Khoirul Fajri, selaku Ketua Komisariat PMII UIN Walisongo mengungkapkan bahwasanya aksi diawali dengan mekanisme massa aksi berkumpul di depan Kampus 3 UIN Walisongo Semarang dan dilanjutkan dengan long march sampai memasuki kawasan Simpang Lima. Hingga kemudian menampilkan aksi simbolik dengan massa aksi yang turun mendorong sepeda motor sebagai refleksi kelangkaan dan kemahalan Bahan Bakar Minyak (BBM). “Setelah sampai di Simpang Lima, kami mendorong motor sebagai refleksi wacana naiknya pertalite. Karena ketika BBM naik pasti akan berdampak pada rakyat kecil menengah di Indonesia,” tutur Fajri.

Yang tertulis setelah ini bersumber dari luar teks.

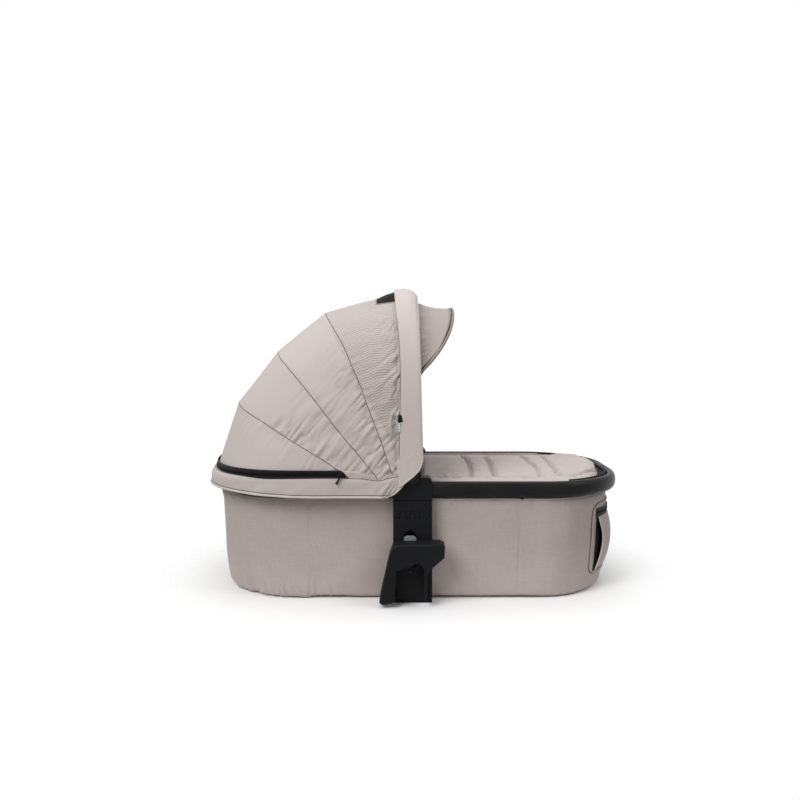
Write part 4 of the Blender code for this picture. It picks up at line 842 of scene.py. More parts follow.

Terkait hal tersebut, Fajri menambahkan tuntutan aksi yang digaungkan diantaranya penolakan penundaan pemilihan umum (pemilu) 2024 dan wacana tiga periode, penolakan kenaikan BBM, serta kecaman kenaikan minyak goreng untuk menstabilkan ekonomi masyarakat. “Kami menolak penundaan pemilu dan wacana tiga periode karena bertentangan dengan amanah reformasi, bagi kami itu wacana kepentingan oligarki untuk melanggengkan kekuasaannya. Selain itu, kami juga menolak kenaikan BBM, kelangkaan minyak goreng, dan mengecam keras pemerintah untuk menstabilkan ekonomi masyarakat,” tambahnya.

Berlangsungnya orasi dari perwakilan mahasiswa
Dok. Lucky

Di sisi lain, Untung Kistopo selaku Kepala Polisi Sektor (Kapolsek) Semarang Selatan menuturkan bahwasanya pihaknya telah mengizinkan mahasiswa untuk melakukan orasi sesuai dengan Undang-Undang yang berlaku, meski melwati waktu perjanjian. “Silahkan sesuai dengan UU boleh mengeluarkan pendapat di muka umum, kami dari pihak kepolisian hanya mengamankan agar tidak terjadi sesuatu yang tidak diinginkan. Acaranya memang sedikit molor, tapi dari kami tidak mempermasalahkan hal itu,” papar Untung.

Menanggapi hal tersebut, Abdul Aziz selaku Koordinator Lapangan mengatakan bahwasanya kemoloran terjadi karena tidak ada pihak pemerintah yang mau menemui mahasiswa. Hingga kemudian terjadi kericuhan dikarenakan pihak kepolisian yang melakukan perlawanan dengan mendorong dan memukul salah satu mahasiswa. “Mengenai kericuhan, sebenarnya terjadi ketika akan membakar ban dan hendak melingkar untuk bersholawat, tetapi ada perlawanan dari pihak kepolisian dan ada yang terpukul. Hal ini lah yang membuat massa aksi merasa dilawan,” jelas Aziz.

Terlepas dari kericuhan yang terjadi, Fajri berharap agar pemerintah segera mengatasi semua masalah yang merugikan masyarakat kecil, serta bersatunya teman-teman mahasiswa untuk melakukan aksi selanjutnya apabila tuntutan tidak dipenuhi. “Saya ingin pemerintah segera mengatasi masalah yang merugikan masyarakat kecil. Sedangkan untuk teman-teman mahasiswa bisa bersatu untuk aksi selanjutnya,” pungkas Fajri.